Lecture Notes: Information Theory and Kolmogorov Complexity

Author

Your Name

Published

January 28, 2025

Review of Shannon-Fano and Huffman Codes

In the previous lecture, we introduced Shannon-Fano and Huffman codes. We demonstrated through an example that Huffman coding can achieve superior compression compared to Shannon-Fano in certain scenarios. While we will not provide a formal proof here, it is a well-established fact that Huffman coding is indeed optimal for prefix codes.

Consider the game "Who is Who?", where the objective is to identify a hidden character by asking a series of yes/no questions. The most effective strategy involves posing questions that divide the remaining possible characters into two roughly equal groups. This approach is analogous to the construction of a Shannon-Fano code, where at each step, the set of possibilities is split as evenly as possible. For instance, if half of the remaining characters wear glasses and half do not, asking "Does the character wear glasses?" is a good strategy. If only one character has red hair while all the others are blonde, asking about hair color is less effective as it does not split the possibilities evenly. This strategy is akin to the splitting process in Shannon-Fano coding, where we aim to divide the probability mass as evenly as possible.

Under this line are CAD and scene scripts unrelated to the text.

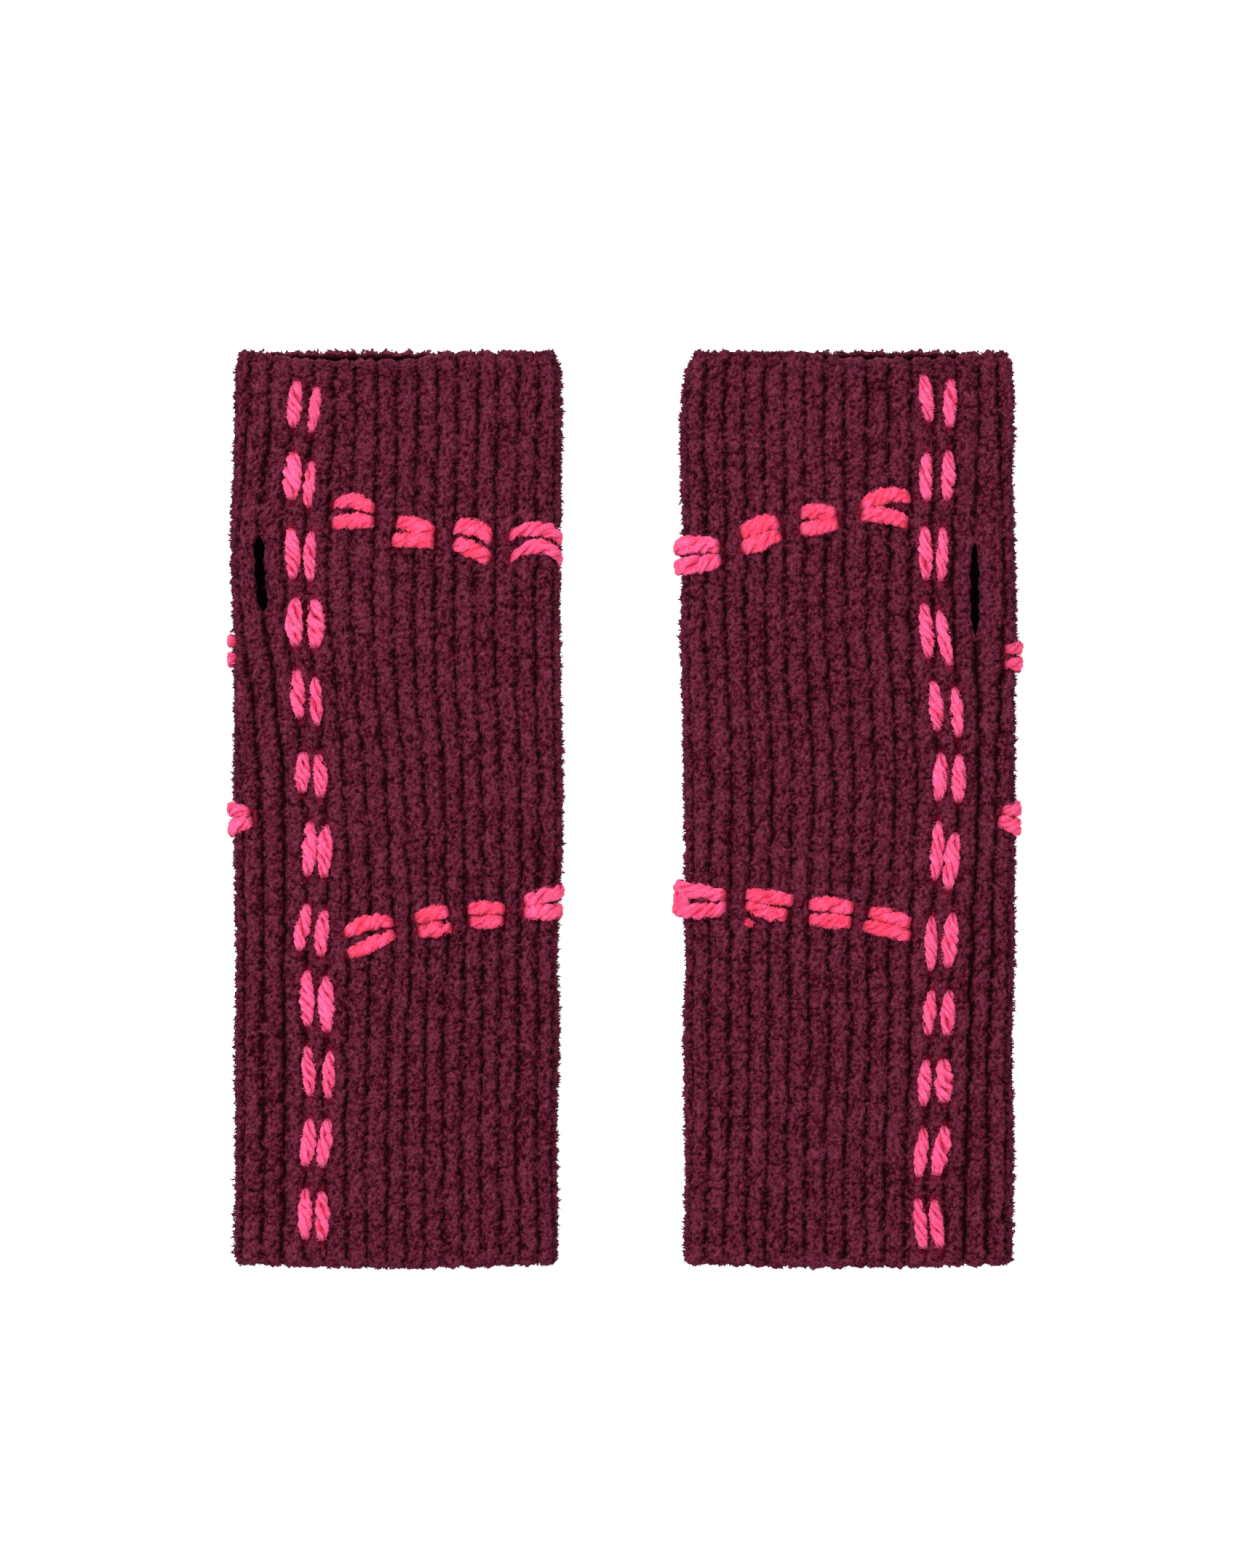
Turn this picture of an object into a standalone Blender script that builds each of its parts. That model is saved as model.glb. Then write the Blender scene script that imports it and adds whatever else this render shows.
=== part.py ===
"""A pair of knitted arm warmers, lying flat side by side.

Each warmer is one ribbed tube of thick knit cloth, open at the finger end and at
the wrist end, with a thumb slit near one edge. The back of the tube rests on the
surface and its front lies on the back. Thick yarn is sewn on in double running
stitches: one long line down the front and two cross rows that go round the fold.

Lengths are in millimetres until a point is placed. On each warmer, "across" is
measured from its own centre line, negative towards the thumb edge and positive
towards the far edge. "Reach" is the same distance measured along the cloth, so it
goes on round the folds. y runs from the wrist end, below zero, to the finger end.
"""
import math
from collections import namedtuple

import bmesh
import bpy
import numpy as np
from mathutils import Vector

MM = 0.001

# The cloth: two walls with a narrow hollow between them.
BACK_WALL = 3.0
FRONT_WALL = 3.6
SIDE_WALL = 3.4
FINGER_END = 139.2
WRIST_END = -138.8
WRIST_BOW = 1.4
WRIST_BOW_HALF = 48.0
HEM_CHAMFER = 0.9
HEM_CORNER = 3.0
HEM_BAND = 5.0
HEM_RIB_SHARE = 0.45

# The back rim reaches past the front rim over this stretch of the finger end.
RIM_STEP = 2.2
RIM_STEP_ACROSS = -12.0
RIM_STEP_HALF = 25.0

# Ribs run from hem to hem. They are counted from the seam, which is valley 0.
RIB_DEPTH = 1.5
RIB_SHOULDER = 0.28
SEAM_DEPTH = 2.1
FIRST_RIB = -3.5
LAST_RIB = 15.5
RING_STEP = 12.0
UNDERSIDE_COLUMNS = (25.0, 0.0, -25.0)
LINING_COLUMNS = 5
LINING_END = 2.5
LINING_STEP = 36.0

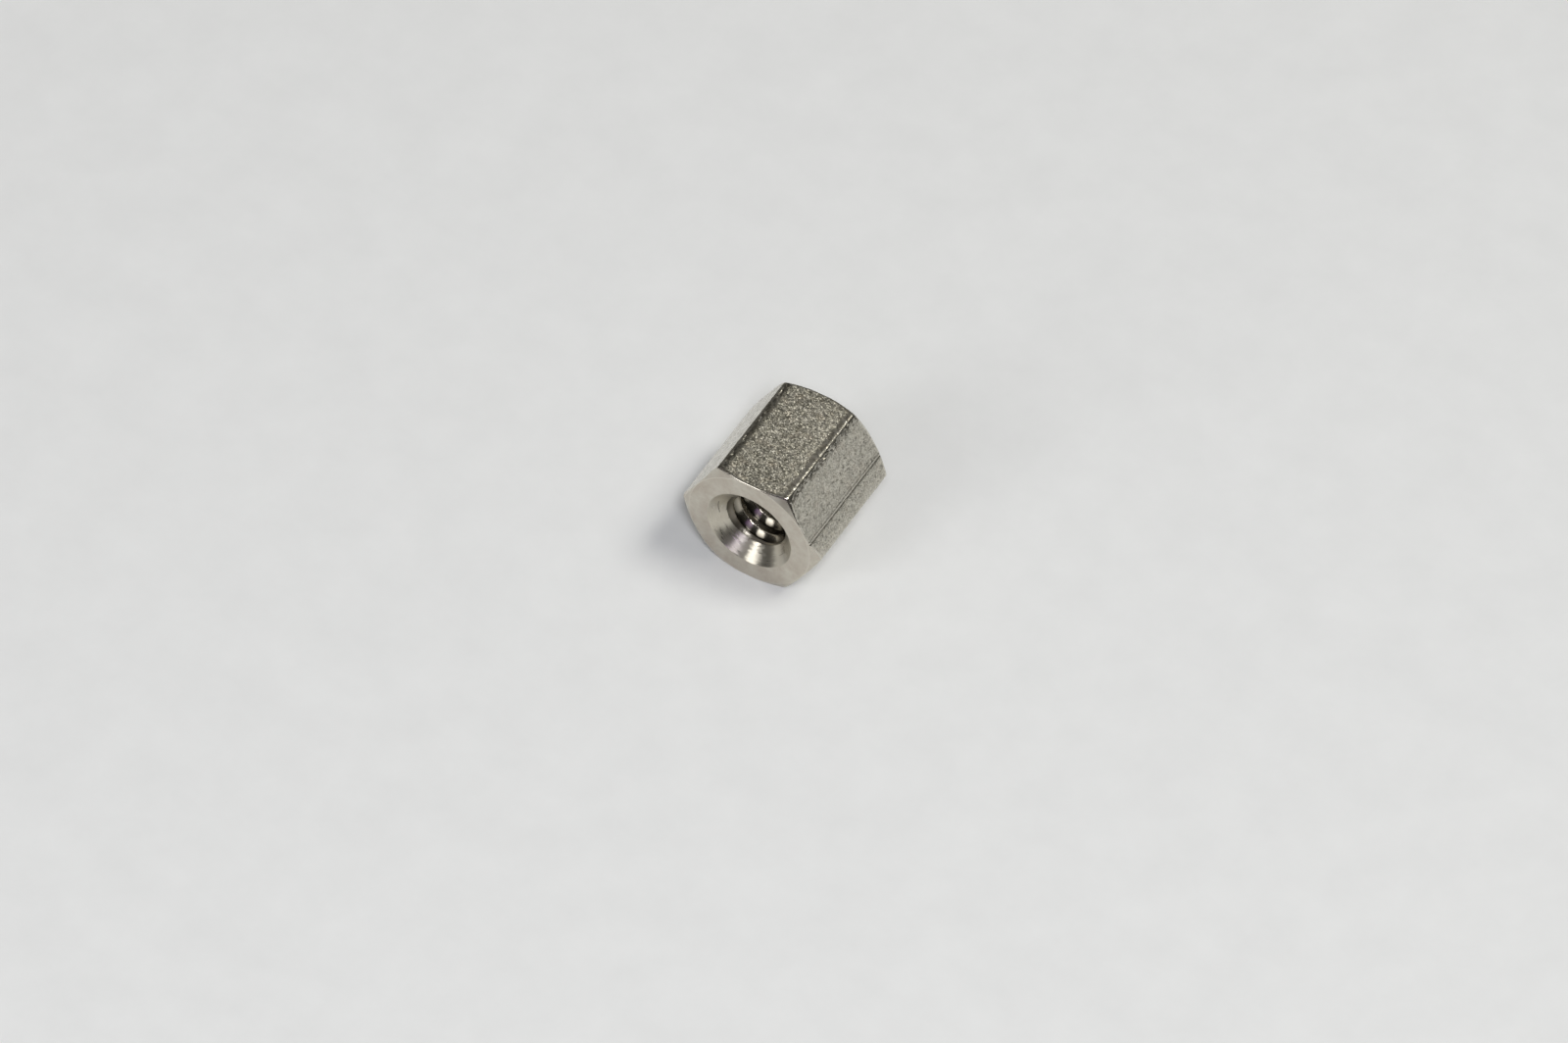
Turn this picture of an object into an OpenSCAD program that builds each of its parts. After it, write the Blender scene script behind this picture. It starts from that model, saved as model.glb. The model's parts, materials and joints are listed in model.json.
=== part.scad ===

When dealing with a uniform probability distribution, the construction of both Shannon-Fano and Huffman codes leads to the same result. In games like "Who is Who?", where the initial knowledge is limited and all remaining possibilities are equally likely, the strategy of splitting the possibilities in half effectively constructs an optimal code. This is because, under a uniform distribution, both Shannon-Fano and Huffman codes perform identically and achieve the theoretical limit of compression. Specifically, when the probabilities are uniform, the splitting process in Shannon-Fano aligns perfectly with the optimal tree structure that Huffman coding would generate. Thus, in such scenarios, the seemingly simpler Shannon-Fano method achieves the same optimal compression as the more complex Huffman algorithm.

Asymptotic Optimality of Shannon Codes

We previously established that the expected length of a Shannon code, denoted as \(L_S\), is bounded by the entropy \(\mathcal{H}(P)\) and \(\mathcal{H}(P)+ 1\): \[\label{eq:shannon_code_length_bound} \mathcal{H}(P)\leq L_S < \mathcal{H}(P)+ 1\] We also observed instances where the Shannon code exhibited suboptimal performance, particularly when the probability distribution of the source alphabet is far from uniform. To address this, we now explore the application of the Shannon coding technique to blocks of letters, rather than individual letters. This approach aims to leverage the properties of longer sequences to achieve better compression.

Let \(A\) be the original alphabet, and let \(A^n\) represent the set of all possible strings of length \(n\) formed from the alphabet \(A\). We define the Shannon code over \(n\), denoted by \(S_n\), as a function \(S_n: A^n \rightarrow B^*\), where \(B\) is the output alphabet. This function maps each string of length \(n\) from \(A\) to a codeword in \(B^*\). In essence, instead of encoding individual symbols from \(A\), we are now encoding sequences of \(n\) symbols from \(A\). This allows us to consider the joint probabilities of these sequences, which can lead to more efficient encoding when the original distribution is not uniform.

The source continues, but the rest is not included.